Professor Interview
Chem Prof started out with arts
Published: Tuesday, May 1, 2012
Updated: Tuesday, May 1, 2012 01:05
Prof. Claudia Novack (CHEM) can teach you more than balancing redox equations, finding oxidation states and using valence shell electron pair repulsion theory. In her multi-disciplinary educational trajectory, she has learned something more important than holding the perfect pitch and calculating Gibbs free energy. “Don’t fight your niche” is perhaps the best way to put it.
JustNews: Can you tell me of a story that you would like your students to know? For instance, what brought you to Brandeis?

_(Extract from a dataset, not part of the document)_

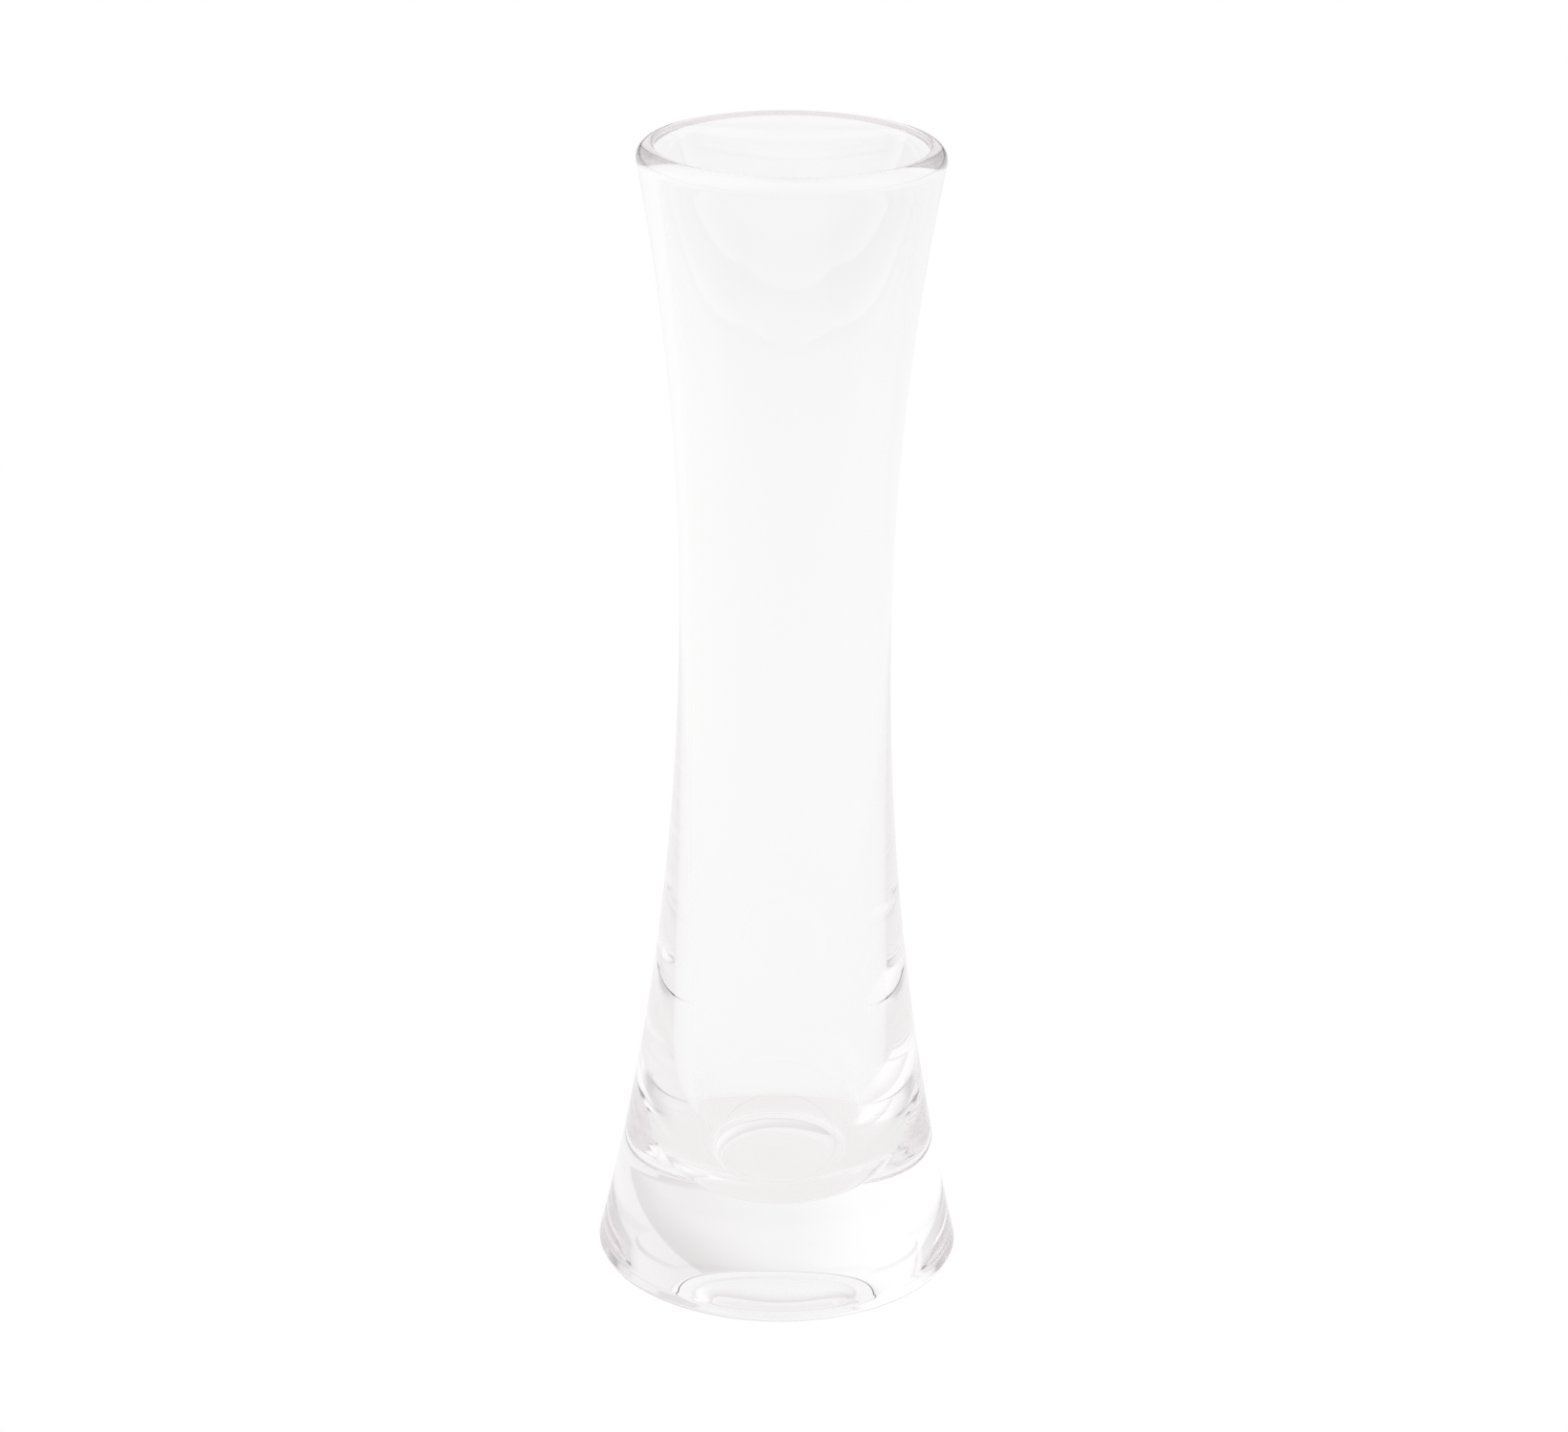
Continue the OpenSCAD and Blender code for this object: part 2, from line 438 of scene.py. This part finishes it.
# The outside and the well are welded into one closed skin, which is stood upright
whole = nodes.new("GeometryNodeJoinGeometry")
links.new(skins["outside"].outputs["Mesh"], whole.inputs["Geometry"])
links.new(blown.outputs["Geometry"], whole.inputs["Geometry"])
weld = nodes.new("GeometryNodeMergeByDistance")
weld.inputs["Distance"].default_value = WELD_GAP
links.new(whole.outputs["Geometry"], weld.inputs["Geometry"])
upright_vase = nodes.new("GeometryNodeTransform")
upright_vase.inputs["Rotation"].default_value = (HALF_TURN, 0.0, 0.0)
links.new(weld.outputs["Geometry"], upright_vase.inputs["Geometry"])
smooth = nodes.new("GeometryNodeSetShadeSmooth")
links.new(upright_vase.outputs["Geometry"], smooth.inputs["Geometry"])
real = nodes.new("GeometryNodeRealizeInstances")
links.new(smooth.outputs["Geometry"], real.inputs["Geometry"])
finish = nodes.new("GeometryNodeSetMaterial")
links.new(real.outputs["Geometry"], finish.inputs["Geometry"])
links.new(finish.outputs["Geometry"], result.inputs["Geometry"])

# Clear soda-lime glass. The surface is glossy, with the faintest unevenness from the mould.
# Only the ring that the vase stands on is finely scuffed.
GLASS_COLOUR = (0.998, 0.996, 0.996, 1.0)
REFRACTION = 1.5
SCUFFS_PER_METRE = 900.0
SCUFF_ROUGHNESS = (0.01, 0.1)
SCUFF_HEIGHT = 0.02 * MM
MOULD_WAVES_PER_METRE = 70.0
MOULD_WAVE_DEPTH = 0.02 * MM
MOULD_WAVE_STRENGTH = 0.2
clear_glass, nodes, links, output = new_material("clear_glass")
glass = nodes.new("ShaderNodeBsdfPrincipled")
glass.inputs["Base Color"].default_value = GLASS_COLOUR
glass.inputs["Transmission Weight"].default_value = 1.0
glass.inputs["IOR"].default_value = REFRACTION
place = nodes.new("ShaderNodeTexCoord")
apart = nodes.new("ShaderNodeSeparateXYZ")
links.new(place.outputs["Object"], apart.inputs["Vector"])
from_middle = nodes.new("ShaderNodeVectorMath")
from_middle.operation = "LENGTH"
links.new(place.outputs["Object"], from_middle.inputs[0])
standing_ring = calculate(
    "MULTIPLY", calculate("LESS_THAN", apart.outputs["Z"], SCUFF_HEIGHT),
    calculate("GREATER_THAN", from_middle.outputs["Value"], hollow_r))
scuffs = nodes.new("ShaderNodeTexNoise")
scuffs.inputs["Scale"].default_value = SCUFFS_PER_METRE
scuffs.inputs["Detail"].default_value = 3.0
links.new(place.outputs["Object"], scuffs.inputs["Vector"])
scuffed = nodes.new("ShaderNodeMapRange")
scuffed.inputs["To Min"].default_value = SCUFF_ROUGHNESS[0]
scuffed.inputs["To Max"].default_value = SCUFF_ROUGHNESS[1]
links.new(scuffs.outputs["Fac"], scuffed.inputs["Value"])
roughness = calculate("MULTIPLY", standing_ring, scuffed.outputs["Result"])
links.new(roughness, glass.inputs["Roughness"])
mould = nodes.new("ShaderNodeTexNoise")
mould.inputs["Scale"].default_value = MOULD_WAVES_PER_METRE
mould.inputs["Detail"].default_value = 1.0
links.new(place.outputs["Object"], mould.inputs["Vector"])
bump = nodes.new("ShaderNodeBump")
bump.inputs["Strength"].default_value = MOULD_WAVE_STRENGTH
bump.inputs["Distance"].default_value = MOULD_WAVE_DEPTH
links.new(mould.outputs["Fac"], bump.inputs["Height"])
links.new(bump.outputs["Normal"], glass.inputs["Normal"])
links.new(glass.outputs["BSDF"], output.inputs["Surface"])
# The glass shows a tint only where light runs a long way through it, round the rim and foot
TINT = (0.6, 0.5, 0.54, 1.0)
TINT_PER_METRE = 1.0
tint = nodes.new("ShaderNodeVolumeAbsorption")
tint.inputs["Color"].default_value = TINT
tint.inputs["Density"].default_value = TINT_PER_METRE
links.new(tint.outputs["Volume"], output.inputs["Volume"])
finish.inputs["Material"].default_value = clear_glass

# The turning is done once and kept as a plain mesh, with every face pointing outwards
blank = bpy.data.meshes.new("vase_blank")
turned = bpy.data.objects.new("vase_blank", blank)
bpy.context.scene.collection.objects.link(turned)
turning = turned.modifiers.new("turning", "NODES")
turning.node_group = tree
for identifier, value in settings.items():
    turning[identifier] = value
evaluated = turned.evaluated_get(bpy.context.evaluated_depsgraph_get())
vase_mesh = bpy.data.meshes.new_from_object(evaluated)
bpy.data.objects.remove(turned)
vase_mesh.name = "glass_vase"
work = bmesh.new()
work.from_mesh(vase_mesh)
bmesh.ops.recalc_face_normals(work, faces=work.faces)
work.to_mesh(vase_mesh)
work.free()
vase = bpy.data.objects.new("glass_vase", vase_mesh)
bpy.context.scene.collection.objects.link(vase)
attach(vase, "root")
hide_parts("vase_body")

Claudia Novack: When I was young, I had many loves. I could not choose between horses and music. I loved riding horses, playing the flute and singing. I grew up wanting to be an equine veterinarian, but at the same time, music was calling pretty hard. In high school, I was torn between practicing music and riding my horse. I would ride my horse and then run to practice music. When I went to prep school, I sold my horse because music was such a passion. I was brought up with the idea that music wasn’t the way to get ahead in life—my father was a surgeon and was very unsupportive of a performing arts career.
There is no question, it is hard to make a living with performing arts. For higher education pursuits, I chose the New England Conservatory/Tufts University dual degree program where I pursued my academic schizophrenia, in that I had the rigorous musical training that a conservatory would provide and the liberal arts degree one would expect from Tufts. I didn’t want to choose, but there was no room for pre-medicine. After that, I pursued academics at Brown [University] where I got my Ph.D for Slavic Linguistics, but after completion, there were just no jobs. The demand for Western Slavic Language Semanticists was low, and I turned to teaching private voice lessons at Brandeis University as I was married to a Brandeis theater professor at the time.
I realized I loved teaching but when the recession hit, I didn’t want to give up my dream of being a veterinarian and entered the post-bachelor program here at Brandeis. At the time, I also began practicing yoga for personal reasons and then became a yoga instructor. Shortly after, I was invited to teach general chemistry lab sections and there was no room for pre-medicine once more.
JN: Clearly, teaching has come up several times in your story so far. Why teaching?
CN: I told myself: “Maybe I am finding my passion for teaching.” There’s a reason I’ve ended up teaching everything I love. And I always wanted to be a part of an academic department. As a Slavic Linguist, I wasn’t able to do that, but here, even with my lack of science Ph.D, the chemistry department has welcomed me. Teaching for me was a form of a social set with students.
JN: So are you still riding horses and singing?
CN: When I get the opportunity, I try to ride horses and hope that in the future I will have a small horse farm. I only sing to my son.